The cleanest example is the verb "to eat." In plain Japanese it is 食べる (taberu). If a respected senior is eating — your professor, your boss, a guest you are hosting — you describe their action with the sonkeigo form 召し上がる (meshiagaru). If you yourself are eating, and you want to speak humbly about it in their presence, you use the kenjōgo form いただく (itadaku). Three verbs for one action. The grammar has not just noted the social relationship — it has encoded it, irremovably, into the sentence.
Anyone who grew up speaking Tamil will recognise this instinct immediately, even if the machinery looks different. Tamil encodes respect not through separate verb vocabularies but through a pronoun and conjugation system that is, in its own way, equally exacting. Consider the second-person pronoun. Tamil offers two: நீ (nī) for informal, close, or junior address, and நீங்கள் (nīṅkaḷ) for formal, respectful, or plural address. Choosing the wrong one is not a grammatical error. It is a social one — and the person on the receiving end will know exactly what you meant by it, whether you meant it or not.
The third-person pronoun does something even more interesting. Tamil distinguishes between அவன் (avan) for a male of equal or informal standing, அவள் (avaḷ) for a female of equal or informal standing, and அவர் (avar) for any person of respected status, regardless of gender. Avar is also the grammatical plural — a detail that is not accidental. Many of the world's languages have used plural forms as markers of respect, the logic being that a respected person is somehow more than one ordinary person. Tamil formalised this instinct into its grammar. When you refer to your teacher, your parent, or your doctor as avar, you are not merely being polite — you are conjugating correctly.
In Tamil, it is not just the pronoun that changes — the verb does too. The same verb, "to do," conjugates differently depending on whether the subject is avan, avaḷ, or avar. செய்தான் (seithān) — he (informal) did. செய்தாள் (seithāḷ) — she (informal) did. செய்தார் (seithār) — they (respected) did. The respect is not added on. It is conjugated in.
Both languages have also developed a striking parallel at the level of register — the gap between formal and informal speech that goes well beyond pronouns. Tamil has a word for this phenomenon: செந்தமிழ் (centamiḻ) is the classical, formal register — the Tamil of literature, public addresses, and written prose — while கொடுந்தமிழ் (koṭuntamiḻ) is the spoken, colloquial register that most Tamil speakers use in daily life. These two forms of the language differ not just in vocabulary but in verb conjugations, sentence structure, and the forms of the very pronouns we have been discussing. Linguists call this diglossia — two registers of the same language operating in parallel, each appropriate to its own context. Japanese navigates a similar divide between the keigo-heavy formal speech of professional and public life and the informal speech of home and friendship, where pronouns are dropped, sentences are abbreviated, and the elaborate machinery of sonkeigo can be set aside entirely for an evening.

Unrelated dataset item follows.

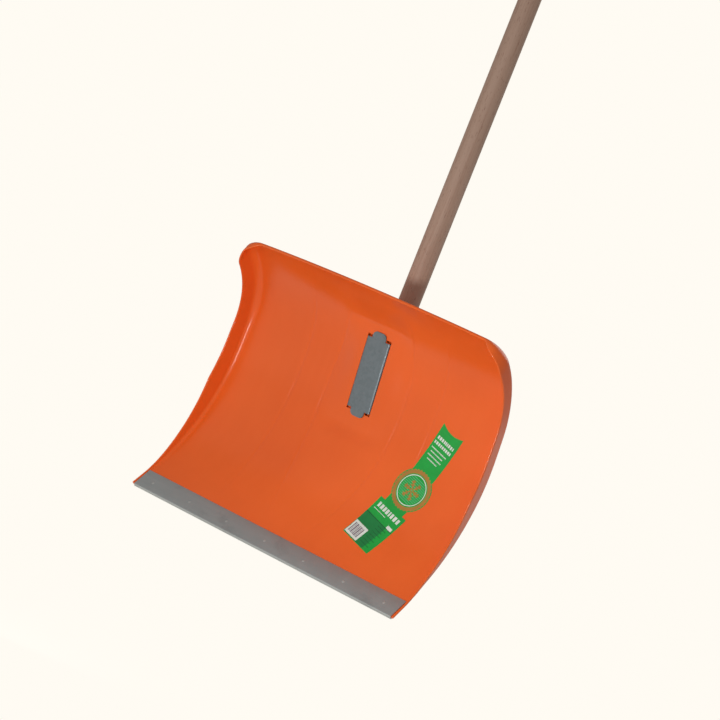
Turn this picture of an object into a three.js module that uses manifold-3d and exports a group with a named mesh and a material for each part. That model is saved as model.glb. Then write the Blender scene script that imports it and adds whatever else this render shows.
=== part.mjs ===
// Snow shovel: a moulded plastic scoop blade with a metal wear edge, clamped to a round wooden handle
// by a bent steel bracket and two cross bolts. Millimetres, +Z up along the handle, the scoop opens
// towards -Y, +X is to the right of someone who looks into the scoop.
// The shovel is modelled with the cutting edge at z = 0 and lowered at the end, so that the origin
// is the centre of the handle's top end.
import * as THREE from 'three';
import { mergeVertices } from 'three/addons/utils/BufferGeometryUtils.js';
import Module from 'manifold-3d';

const wasm = await Module();
wasm.setup();

// ---- Driving dimensions ----
const GAP = 0.3;                    // between pieces that touch
const DEG = Math.PI / 180;

// Blade, as a flat sheet before it is bent: x across, s up along the face from the cutting edge
const BLADE_THICKNESS = 3;
const HALF_WIDTH_BOTTOM = 278;
const HALF_WIDTH_TOP = 268;
const CORNER_X = 24;                // half axes of the top corners, inside the rim
const CORNER_S = 36;
const TOP_ARCH = 16;                // the top edge is this much lower at its ends

// Side view of the face: straight lip, wide arc, short flat, top curl. Angles are from the handle
const LIP_LENGTH = 42;
const LIP_ANGLE = 45 * DEG;
const MAIN_RADIUS = 325;
const FLAT_ANGLE = -2 * DEG;
const FLAT_LENGTH = 35;
const CURL_RADIUS = 150;
const CURL_LENGTH = 189;
const FACE_TO_HANDLE_AXIS = 18.5;   // from the deepest line of the face to the handle's axis

// Rim: the side walls, turned forwards; they run out round the top corners
const RIM_RADIUS = 6;
const RIM_RADIUS_TOP = 14;
const RIM_WIDENING = [230, 450];
const WALL_HEIGHT = 33;
const WALL_START = 25;
const WALL_RISE = 205;
const WALL_FLARE = Math.tan(8.5 * DEG);
const WALL_LOWEST = 1.2;

// Ribs on the back of the blade, two on each side
const RIB_THICKNESS = 2.8;
const RIB_END_HEIGHT = 0.6;
const BOWED_RIB = { from: 62, to: 478, height: 9, x: 77, bow: 42, middle: 300, halfSpan: 256 };
const STRAIGHT_RIB = { from: 62, to: 470, height: 8, x: 138 };

// Handle
const HANDLE_RADIUS = 18;
const HANDLE_BOTTOM = 260;
const HANDLE_TOP = 1500;
const HANDLE_SIDES = 32;
const FOOT_CHAMFER = 2.5;
const TOP_ROUNDING = 7;

// Flat pad for the clamp, leaning forwards at the top
const PAD_BOTTOM = 241;
const PAD_DEPTH = 19.6;             // from the handle's axis to the pad's lower end
const PAD_LEAN = 8.8 * DEG;
const PAD_HALF_WIDTH = 28;
const PAD_BLEND_HALF_WIDTH = 77;
const PAD_RANGE = [232, 270, 436, 487];
const PAD_DEEPEST = 8;

// Seat of the handle and socket of the clamp, moulded on the back of the blade
const SEAT_HALF_WIDTH = 20.6;
const SEAT_FOOT = 17;               // how far the seat reaches below the handle's end
const SEAT_FLOOR_BACK = 12;
const SEAT_EDGE_Y = -9;
const SEAT_TOP = 392;
const SOCKET_HALF_WIDTH = 27;
const SOCKET_MARGIN = 5;
const BORE_CLEARANCE = 0.5;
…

The historical roots of these systems run in quite different directions. Japanese keigo became highly systematised during the feudal period — across the Heian court and through the Edo era, as a society built around strict hierarchies of lord, samurai, and commoner needed language that could navigate those hierarchies without ambiguity. The suffix さん (-san), now the most ordinary of honorifics, began as a contraction of さま (-sama), which remains the highest respectful address and which you still encounter on formal invitations, in deeply courteous letters, and attached to the names of gods. Tamil's social register system goes back considerably further in documented form, with Sangam literature already showing distinct registers for addressing kings, warriors, and common people — though the full grammatical architecture of the modern pronoun and conjugation system developed over the centuries that followed.
Neither system is simply about manners, though manners are part of it. Both Tamil and Japanese use their honorific grammar as a way of establishing and maintaining the social fabric of a conversation — of making explicit, at the level of grammar, the relationship between the people speaking. In English, you can choose to address someone formally or casually, and the main mechanism is vocabulary and tone. In Tamil and Japanese, the grammar will not cooperate with vagueness. You must choose. The verb form, the pronoun, the level of keigo — all of these are decisions, and every decision carries meaning. Two languages, separated by thousands of kilometres of ocean, arrived independently at the same conclusion: that some things are too important to leave to context alone.